Die Furche: Warum macht Putin dann die unrealistische Abschaffung der Visaregelung zum Hauptthema?

Piontkowskij: Es stehen Wahlen vor der Tür. Die Visafrage berührt fast jeden Bürger. Aber auch in der Visafrage liegen 80 Prozent des Problems auf der russischen Seite. Wir haben keine funktionierende Grenze im Süden Russlands.
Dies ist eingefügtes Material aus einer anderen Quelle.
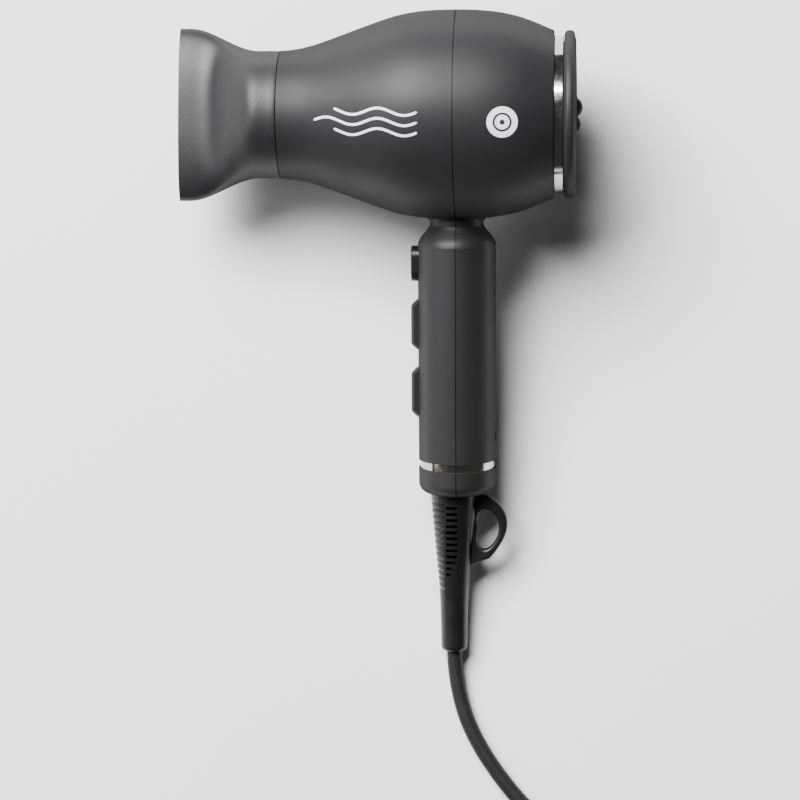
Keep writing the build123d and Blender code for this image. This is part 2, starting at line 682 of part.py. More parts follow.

Wenn Russland in die Schengen-Zone kommt, dann automatisch auch Kasachstan, Tadschikistan oder Afghanistan.

Die Furche: Was wäre eine adäquate Politik Russlands in Reaktion auf die EU-Osterweiterung?

Piontkowskij: Das ist weniger eine Frage der Gesetze, die gar nicht so schlecht geschrieben sind, sondern deren Umsetzung - also die Praxis unseres Kapitalismus. Wer wird mit uns kooperieren, wenn ökonomische Fragen bei uns mit Auftragsmorden gelöst werden? Unsere eigenartige Ökonomie ähnelt nur sehr entfernt einer offenen Marktwirtschaft. Macht und Geld sind verschmolzen. Es gibt praktisch keine Transparenz in den Unternehmen. Wettkampf wie Konkurrenz werden durch die Qualität der Beziehungen zum Kreml bestimmt, wo man durch Bestechung eine Öllagerstätte zuerkannt bekommt.

Die Furche: Wie steht die russische Wirtschaft einer Annäherung an Europa gegenüber?

Piontkowskij: Einerseits klagen wir über Antidumpingmaßnahmen oder Behinderungen für den WTO-Beitritt. Andererseits verwendet Oleg Deripaska, einer der reichsten Russen, Millionen Dollar für Reklame gegen den WTO-Beitritt. Deripaska hat sich eine Autofabrik gekauft und will, dass wir noch zehn, 15 Jahre seine Autos kaufen, die dem europäischen Autoniveau der siebziger Jahre entsprechen. Unsere Kapitalisten sind gewohnt, nach anderen Regeln zu spielen. Die Statements gegen den Westen und die WTO kommen aus der Furcht, nach den für alle geltenden Regeln spielen zu müssen - und es nicht zu können.

Das Gespräch führte Eduard Steiner in Moskau.